Kur'anda geçen Riba ile faizin aynı anlamda olmadığını, Riba’nın tefecilik olduğunu din adamları ifade etmektedirler. Ancak bu sesin kamuoyunda yeterince duyulduğunu söylemek mümkün değildir. Faizsiz bankaların gelir ortaklığı ve kâr ortaklığı dedikleri uygulama da özünde faiz anlamına gelmektedir. Nas ortada denildiği zaman, doğruları düşünenler, sanki dine karşı geliyormuş algısından korktukları için seslerini çıkarmamaktadırlar. Yanlışlar karşısında doğruları bildikleri halde söylemeyenler, ülkenin kötüye gidişinden sorumludurlar. Konuşmaktan korkanlar, bir gün gelir, düşünmekten de korkarlar. İşte esas tehlike budur.
Merkez bankasının politika faizinde yapmış olduğu indirimler, döviz kurlarının kontrol edilemez bir şekilde yükselmesine sebep olmuştur. Ticaretinin büyük bir bölümü ithalata dayalı olan ülkemizin ekonomisinde ciddi sıkıntılar oluşturmuştur. Akaryakıta gelen zamlar yaygın ifadesiyle iğneden ipliğe her şeye zam gelmesine neden olmaktadır. Tohum, ilaç, gübre ve mazota gelen zamlar tarımın tamamen çökmesine sebep olmuştur. Gelinen bu noktada çiftçilerin üretim yapmaları mümkün değildir. Bunun etkileri gelecek aylarda gıda arzında daralma olarak piyasaya yansıyacaktır. Fiyatlar aşırı derecede yükselecek, insanlar gıdaya ulaşamayacakları için yazılması mümkün olmayan olayların çıkmasına sebep olacaktır. Bunu duymamak için sağır, görmemek için kör olmak gerekir.
Geçtiğimiz hafta Ankara piyasalarında gördüğüm para bolluğundan dehşete kapıldığımı bir yazımda dile getirmiştim. Parsel parsel peşkeş çekilen gayrimenkullerin paraya çevrildiğini, bu paraların da dolara çevrilerek sistemin dışına çıkma gayretlerinden endişe ettiğimi belirtmiştim. Duyduklarımdan tahminlerimin doğru çıktığını görüyorum. Dolarlarını dışarı kaçırmaya çalışanlara engel olunduğunu haber alıyorum. Bu haberler doğrulanırsa hainliğin hangi boyutlara geldiği anlaşılacaktır. Hiç kimse ben zenginim diye güvenmesin. Aç insanların mideleri gıda maddelerinin bulunduğu merkezlere yönelen bir tehdittir. Bir ülkede açların sayısı toklardan fazlaysa hepimiz açlığa mahkumuz demektir.
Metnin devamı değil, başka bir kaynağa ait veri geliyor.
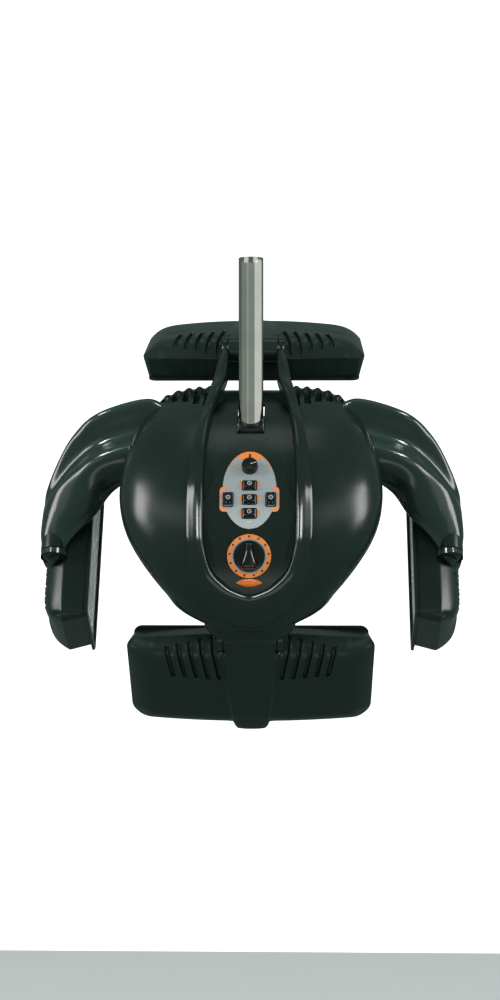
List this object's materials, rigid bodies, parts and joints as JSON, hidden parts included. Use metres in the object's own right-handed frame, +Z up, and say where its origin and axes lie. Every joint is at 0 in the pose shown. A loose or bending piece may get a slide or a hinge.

Ülkenin içinde bulunduğu durumu her ekonomist farklı şekilde yorumlamaktadır. Yorumların doğruluğu ve yanlışlığı kişilerin durduğu yere bağlıdır. İktidar yanlısı olanlara göre, ekonomi tabi dengeleri içinde yürümektedir. Muhalif görüşte olanlara göre işler çığırından çıktı denilmektedir. Sebebi ne olursa olsun devletlerin hayatında bu tür iniş ve çıkışlar olmaktadır. Devlet battı demek mümkün değildir. Millet batmadıkça devlet batmaz. Devlet Milletin devletidir. Borçlar Milletin borcudur. Geçmişte bankaların içinin boşaltılması ile yapılan soygunların bedelini Millet ödemiştir. Meydana gelen ekonomik faturayı yine Millet ödeyecektir. Bu sebeple dehşete kapılmaya gerek yoktur.
İktidarda kalma hırsı aklın önünde olmamalıdır. Akıl hırsın önünde olursa demokratik yollardan çözüme şans verilmiş olur. Bir Hint Atasözü, ‘’oturdukları koltuklardan kalkmak istemeyenlerin ortak sorunu, altlarını kirletmiş olmalarıdır’’ demektedir. Devlet hizmetinde geçen yıllarımdan edindiğim tecrübeye göre, sistem suç işleyen yöneticilerini yargılatmamaktadır. Aslında yargılanarak aklanmak şerefli bir davranıştır. Seçimle gelenler, seçimle gitmeyi bilmelidirler. Gitmiyorum diyenin meşruiyeti kalmaz. Halkın iradesine dayanmayan hiçbir yönetim ülkenin başında kalamaz. Er veya geç sandık gelir, sorunlar milletin iradesiyle çözülür ve bedeli de yine Millet öder. Seçimde yine hata yaparsa bedelini ödemeye devam eder.